To be done
Copy every line, exactly and only, from the line containing "checks and files" to the line containing "obj.data.transform(obj.matrix_world)", both lines included.

Entries provided
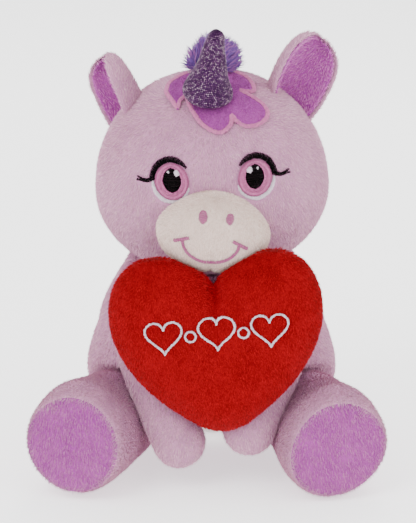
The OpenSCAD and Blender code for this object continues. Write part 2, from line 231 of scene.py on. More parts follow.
def blade_mesh(name, length, width, bends=1, curl=0.0):
    """One tapered three-sided bundle of fibres along Z, closed at its root and drawn to a point."""
    bm = bmesh.new()
    rings = []
    for k in range(bends):
        s = k / bends
        reach = Vector((curl * s * s, 0.0, length * s))
        half = 0.5 * width * (1.0 - 0.55 * s)
        turns = [math.radians(120.0 * i) for i in range(3)]
        rings.append([bm.verts.new(reach + Vector((half * math.cos(a), half * math.sin(a), 0)))
                      for a in turns])
    tip = bm.verts.new((curl, 0.0, length))
    for low, high in zip(rings, rings[1:]):
        for i in range(3):
            bm.faces.new((low[i], low[(i + 1) % 3], high[(i + 1) % 3], high[i]))
    for i in range(3):
        bm.faces.new((rings[-1][i], rings[-1][(i + 1) % 3], tip))
    bm.faces.new(rings[0][::-1])
    mesh = bpy.data.meshes.new(name)
    bm.to_mesh(mesh)
    bm.free()
    return mesh


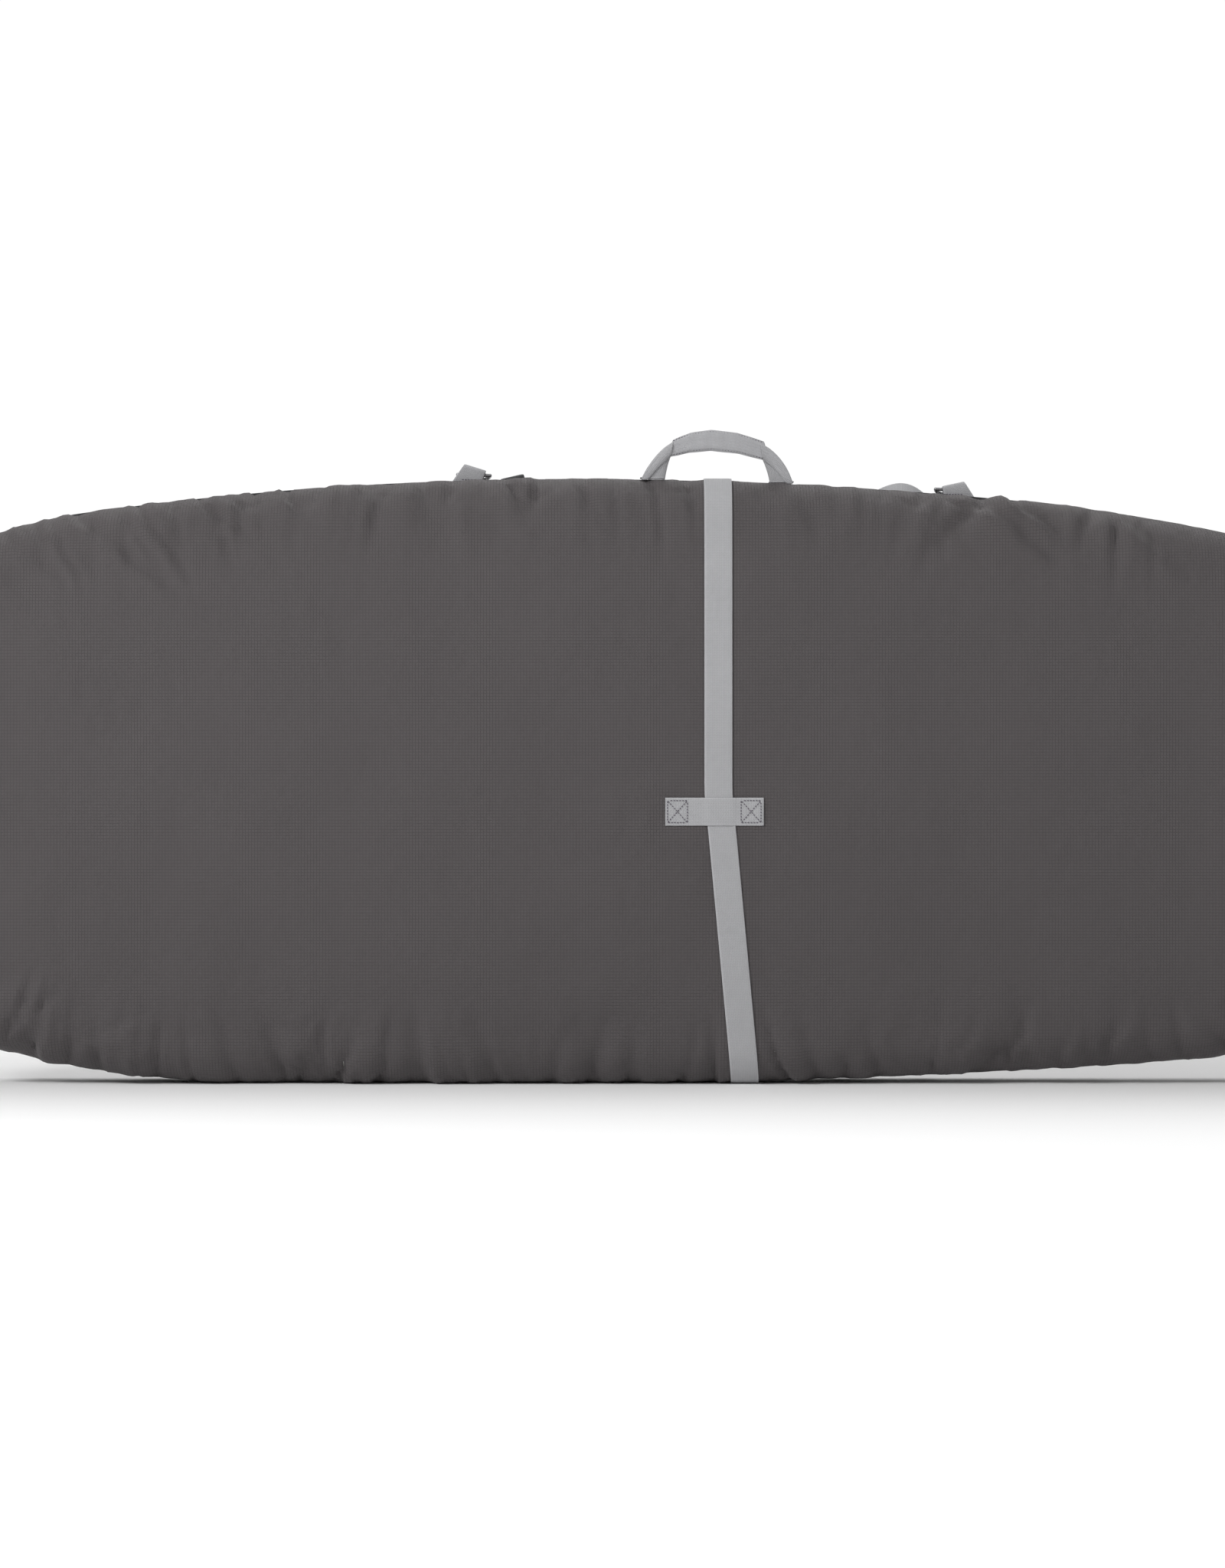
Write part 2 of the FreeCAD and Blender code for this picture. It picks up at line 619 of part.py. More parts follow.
def slider_strip(outer, inner, near, far, share=1.0):
    """A strip of the slider between two insets and two Y places, over a share of its length."""
    half = math.degrees(share * size("slider_length") / 2 / size("nose_tip_radius"))
    arc = (0, 0, size("nose_tip_radius"), -half, half)
    return band((arc,), outer, inner, near, far)


def zip_slider():
    """Two plates round the coil, flanges beside the tape, the wedge and the pull tab's bridge."""
    half = size("slider_width") / 2
    inner = coil_edge + size("slider_clearance")
    shape = slider_strip(plate_outside, plate_inside, -half, half)
    floor = slider_strip(floor_outside, floor_outside + size("slider_plate"), -half, half)
    post = size("slider_post") / 2
    wedge = slider_strip(plate_inside, floor_outside, -post, post, 1 / 3)
    shape = shape.fuse([floor, wedge])
    for near, far in ((-half, -inner), (inner, half)):
        upper = slider_strip(plate_inside, skin - size("slider_clearance"), near, far)
        lower = slider_strip(tape_floor + size("slider_clearance"), floor_outside, near, far)
        shape = shape.fuse([upper, lower])
    bridge = Part.makeTorus(size("bridge_radius"), size("bridge_wire"), Vector(0, 0, 0),
                            Vector(0, 1, 0))
    bridge.translate(Vector(size("nose_tip_radius") - plate_outside, 0, 0))
    inside = slider_strip(plate_inside, OVER, -half, half)
    return shape.fuse(bridge.cut(inside)).removeSplitter()


pivot_reach = size("nose_tip_radius") - plate_outside + size("tab_pivot_lift")
for label, turn, hang in (("upper", size("slider_place"), size("slider_place")),
                          ("lower", -size("slider_place"), 0)):
    slider = keep("zip_slider_" + label, zip_slider())
    slider.Placement = Placement(Vector(tip_x, 0, size("tip_height")), Rotation(Vector(0, 1, 0), -turn))
    tab = pull_tab("pull_tab_" + label)
    pivot = Vector(tip_x + pivot_reach * math.cos(math.radians(turn)), 0,
                   size("tip_height") + pivot_reach * math.sin(math.radians(turn)))
    tab.Placement = Placement(pivot, Rotation(Vector(0, 1, 0), -hang))

# ---------------------------------------------------------------- shoulder strap
left_bar = crest_height(-size("loop_place")) + size("loop_rise")
right_bar = crest_height(size("loop_place")) + size("loop_rise")
bar_tilt = math.degrees(math.atan2(left_bar - right_bar, 2 * size("loop_place")))
SIDES = (("left", -1, left_bar), ("right", 1, right_bar))


def bar_place(side, bar):
    """The frame of one D-ring: X along its bar, Y towards the back."""
    return Placement(Vector(side * size("loop_place"), size("loop_depth"), bar),
                     Rotation(Vector(0, 1, 0), bar_tilt))


ring_turn = Placement(Vector(), Rotation(Vector(1, 0, 0), -size("ring_hang")))


def strap_loop(side, bar):
    """Webbing folded round the bar of a D-ring and sewn flat on the crest behind it."""
    width = size("webbing_width")
    ply = size("webbing_thickness")
    hole = size("ring_wire") + size("ring_fit")
    tab = Part.makeBox(width, 2 * ply, size("loop_rise"), Vector(-width / 2, -ply, -size("loop_rise")))
    roll = Part.makeCylinder(hole + ply, width, Vector(-width / 2, 0, 0), Vector(1, 0, 0))
    bore = Part.makeCylinder(hole, width + OVER, Vector(-(width + OVER) / 2, 0, 0), Vector(1, 0, 0))
    loop = tab.fuse(roll).cut(bore)
    loop.Placement = bar_place(side, bar)
    low, high = side * size("loop_place") - width / 2, side * size("loop_place") + width / 2
    patch = prism([(low, bend), (high, bend), (high, above), (low, above)],
                  size("loop_depth") - ply, size("loop_depth") + size("loop_foot"))
    bag = mirrored(half_block(-size("webbing_clearance"), 0))
    return loop.fuse(back_cover.common(patch)).cut(bag).removeSplitter()


def d_ring(label):
    """A straight bar and a half-round bow of the same wire."""
    bow = doc.addObject("Part::Torus", label + "_bow")
    bow.setExpression("Radius1", "sizes.ring_radius")
    bow.setExpression("Radius2", "sizes.ring_wire")
    bow.Angle3 = 180
    bar = doc.addObject("Part::Cylinder", label + "_bar")
    bar.Placement = Placement(Vector(), Rotation(Vector(0, 1, 0), 90))
    bar.setExpression("Placement.Base.x", "-sizes.ring_radius")
    bar.setExpression("Radius", "sizes.ring_wire")
    bar.setExpression("Height", "2 * sizes.ring_radius")
    corners = []
    for sign in ("-", ""):
        corner = doc.addObject("Part::Sphere", label + "_corner")
        corner.setExpression("Radius", "sizes.ring_wire")
        corner.setExpression("Placement.Base.x", sign + "sizes.ring_radius")
        corners.append(corner)
    ring = doc.addObject("Part::MultiFuse", label)
    ring.Shapes = [bow, bar] + corners
    ring.Label = label
    NODES.append(ring)
    return ring


webbing_middle = size("shoulder_gap") + size("shoulder_thickness") / 2


def hook():
    """An eye round the bow of the D-ring and a plate that ends at the shoulder webbing."""
    hang = ring_turn.multVec(Vector(0, 1, 0))
    eye = Part.makeTorus(size("eye_radius"), size("eye_wire"), hang * size("ring_radius"),
                         Vector(1, 0, 0))
    rail = size("rail_radius")
    reach = size("shoulder_edge") - (half_depth - rail)
    fall = math.sqrt((rail + webbing_middle) ** 2 - reach ** 2) - rail - size("loop_rise")
    start = hang * (size("ring_radius") + size("eye_radius") - size("eye_wire"))
    end = Vector(0, size("shoulder_edge") - size("loop_depth"), fall)
    along = (end - start).normalize()
    across = Vector(0, -along.z, along.y) * (size("hook_thickness") / 2)
    shift = Vector(-size("hook_width") / 2, 0, 0)
    points = [corner + shift for corner in (start - across, end - across, end + across, start + across)]
    plate = Part.Face(Part.makePolygon(points + points[:1])).extrude(Vector(size("hook_width"), 0, 0))
    webbing_side = Part.makeBox(2 * OVER, OVER, 2 * OVER, Vector(-OVER, end.y, end.z - OVER))
    return eye.fuse(plate).cut(webbing_side)


def leg_ends(side, bar):
    """Where a leg of the shoulder strap leaves its hook and where it meets the bow."""
    top = Vector(side * size("loop_place"), 0, bar)
    spread = math.hypot(top.x, top.z - size("bow_height"))
    turn = math.atan2(top.z - size("bow_height"), top.x)
    turn -= side * math.acos(size("bow_radius") / spread)
    foot = Vector(size("bow_radius") * math.cos(turn), 0,
                  size("bow_height") + size("bow_radius") * math.sin(turn))
    return top, foot, math.degrees(turn)


def shoulder_webbing():
    """Two legs and a bow of webbing that follow the back of the bag at a small distance."""
    near, far = size("shoulder_edge"), half_depth + OVER
    turns = []
    legs = []
    for _, side, bar in SIDES:
        top, foot, turn = leg_ends(side, bar)
        turns.append(turn)
        along = (top - foot).normalize()
        across = Vector(-along.z, 0, along.x) * half_webbing
        top = top + along * OVER
        corners = (foot - across, foot + across, top + across, top - across)
        legs.append(prism([(corner.x, corner.z) for corner in corners], near, far))
    bow = sector(0, size("bow_height"), size("bow_radius") + half_webbing,
                 size("bow_radius") - half_webbing, turns[0], turns[1] + 360, near, far)
    cover = half_layer(-size("shoulder_gap") - size("shoulder_thickness"), -size("shoulder_gap"),
                       -size("hinge_gap"))
    return mirrored(cover).common(bow.fuse(legs)).removeSplitter()


def bow_sector(width, sweep, near, far):
    """A piece of the bow this wide, on both sides of its lowest point."""
    return sector(0, size("bow_height"), size("bow_radius") + width / 2,
                  size("bow_radius") - width / 2, 270 - sweep / 2, 270 + sweep / 2, near, far)


def shoulder_pad():
    """Padded sleeve round the webbing at the bottom of the bow."""
    play = size("strap_clearance")
    channel_start = half_depth + size("shoulder_gap") - play
    channel_end = channel_start + size("shoulder_thickness") + 2 * play
    start = channel_start - size("pad_wall")
    pad = bow_sector(size("pad_width"), size("pad_sweep"), start, start + size("pad_thickness"))
    channel = bow_sector(size("webbing_width") + 2 * play, size("pad_sweep") + 2, channel_start,
                         channel_end)
    return pad.cut(channel)


for side_name, side, bar in SIDES:
    keep("strap_loop_" + side_name, strap_loop(side, bar))
    d_ring("d_ring_" + side_name).Placement = bar_place(side, bar) * ring_turn
    keep("hook_" + side_name, hook()).Placement = bar_place(side, bar)
keep("shoulder_webbing", shoulder_webbing())
keep("shoulder_pad", shoulder_pad())
left_top, left_end, _ = leg_ends(-1, left_bar)
leg_tilt = math.degrees(math.atan2(left_top.x - left_end.x, left_top.z - left_end.z))
adjuster_place = (left_top + left_end) * 0.5 + Vector(0, half_depth + webbing_middle, 0)
length_adjuster().Placement = Placement(adjuster_place, Rotation(Vector(0, 1, 0), leg_tilt))

# ---------------------------------------------------------------- checks and files
doc.recompute()
for item in doc.Objects:
    if "Invalid" in item.State or "Error" in item.State:
        raise RuntimeError(f"{item.Label} did not build: {item.State}")
for node in NODES:
    if node.Shape.isNull() or not node.Shape.isValid():
        raise RuntimeError(f"{node.Label} has no valid shape")
for node in NODES:
    node.Shape.exportStep(f"parts/{node.Label}.step")
print(f"{len(NODES)} sub-parts written")
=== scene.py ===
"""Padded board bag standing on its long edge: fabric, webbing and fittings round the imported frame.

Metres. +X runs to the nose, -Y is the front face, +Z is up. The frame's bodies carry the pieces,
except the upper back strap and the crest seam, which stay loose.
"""

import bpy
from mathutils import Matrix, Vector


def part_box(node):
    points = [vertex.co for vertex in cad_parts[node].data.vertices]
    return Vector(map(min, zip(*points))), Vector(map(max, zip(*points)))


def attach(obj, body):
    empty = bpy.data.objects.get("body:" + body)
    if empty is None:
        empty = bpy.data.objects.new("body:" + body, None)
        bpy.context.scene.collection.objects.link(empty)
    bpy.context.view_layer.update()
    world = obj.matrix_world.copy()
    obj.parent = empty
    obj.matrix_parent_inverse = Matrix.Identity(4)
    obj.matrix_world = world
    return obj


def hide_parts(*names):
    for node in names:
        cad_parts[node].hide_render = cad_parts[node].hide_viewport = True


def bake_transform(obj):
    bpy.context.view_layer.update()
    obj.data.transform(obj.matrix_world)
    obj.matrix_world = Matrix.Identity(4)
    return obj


bl_info = {
    "name": "Board Bag Maker",
    "version": (1, 0, 0),
    "blender": (4, 5, 0),
    "location": "3D View > Sidebar > Board Bag",
    "description": "Builds the fabric, webbing and fittings of a padded board bag",
    "category": "Object",
}

import math

import bmesh
import bpy
import numpy as np
from mathutils import Vector, noise
from mathutils.bvhtree import BVHTree

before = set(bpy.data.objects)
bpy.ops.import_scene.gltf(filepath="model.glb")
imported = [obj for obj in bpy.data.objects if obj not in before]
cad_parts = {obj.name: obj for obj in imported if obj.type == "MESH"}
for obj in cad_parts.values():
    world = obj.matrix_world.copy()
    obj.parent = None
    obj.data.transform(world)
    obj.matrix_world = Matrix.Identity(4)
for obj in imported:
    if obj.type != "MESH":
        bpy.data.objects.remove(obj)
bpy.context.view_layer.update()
FRONT, BACK = -1, 1
FLAT_ROWS = 5            # rows of vertices on the flat of the rail
RAIL_POWER = 0.92        # how square the round of the rail is
FACE_SETBACK = 0.001     # edge of a face, inside the box of its half
FACE_MARGIN = 0.125      # how far the rows that follow the outline reach past the rail
FACE_SPAN = 0.44         # height between those rows, which sets how many middle rows there are
GIRTH_SPAN = 2.62        # length of the crest or foot line, which sets the columns
FLOOR_GAP = 0.0004       # floor to the lowest fabric
BOW_Z, BOW_RADIUS = 0.560, 0.230     # centre and radius of the hanging bow of the shoulder strap


# ---------------------------------------------------------------- sizes and colours
def metres(label, note, value):
    """A length that a user may change."""
    return bpy.props.FloatProperty(name=label, description=note, default=value, unit="LENGTH",
                                   precision=4)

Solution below
# ---------------------------------------------------------------- checks and files
doc.recompute()
for item in doc.Objects:
    if "Invalid" in item.State or "Error" in item.State:
        raise RuntimeError(f"{item.Label} did not build: {item.State}")
for node in NODES:
    if node.Shape.isNull() or not node.Shape.isValid():
        raise RuntimeError(f"{node.Label} has no valid shape")
for node in NODES:
    node.Shape.exportStep(f"parts/{node.Label}.step")
print(f"{len(NODES)} sub-parts written")
=== scene.py ===
"""Padded board bag standing on its long edge: fabric, webbing and fittings round the imported frame.

Metres. +X runs to the nose, -Y is the front face, +Z is up. The frame's bodies carry the pieces,
except the upper back strap and the crest seam, which stay loose.
"""

import bpy
from mathutils import Matrix, Vector


def part_box(node):
    points = [vertex.co for vertex in cad_parts[node].data.vertices]
    return Vector(map(min, zip(*points))), Vector(map(max, zip(*points)))


def attach(obj, body):
    empty = bpy.data.objects.get("body:" + body)
    if empty is None:
        empty = bpy.data.objects.new("body:" + body, None)
        bpy.context.scene.collection.objects.link(empty)
    bpy.context.view_layer.update()
    world = obj.matrix_world.copy()
    obj.parent = empty
    obj.matrix_parent_inverse = Matrix.Identity(4)
    obj.matrix_world = world
    return obj


def hide_parts(*names):
    for node in names:
        cad_parts[node].hide_render = cad_parts[node].hide_viewport = True


def bake_transform(obj):
    bpy.context.view_layer.update()
    obj.data.transform(obj.matrix_world)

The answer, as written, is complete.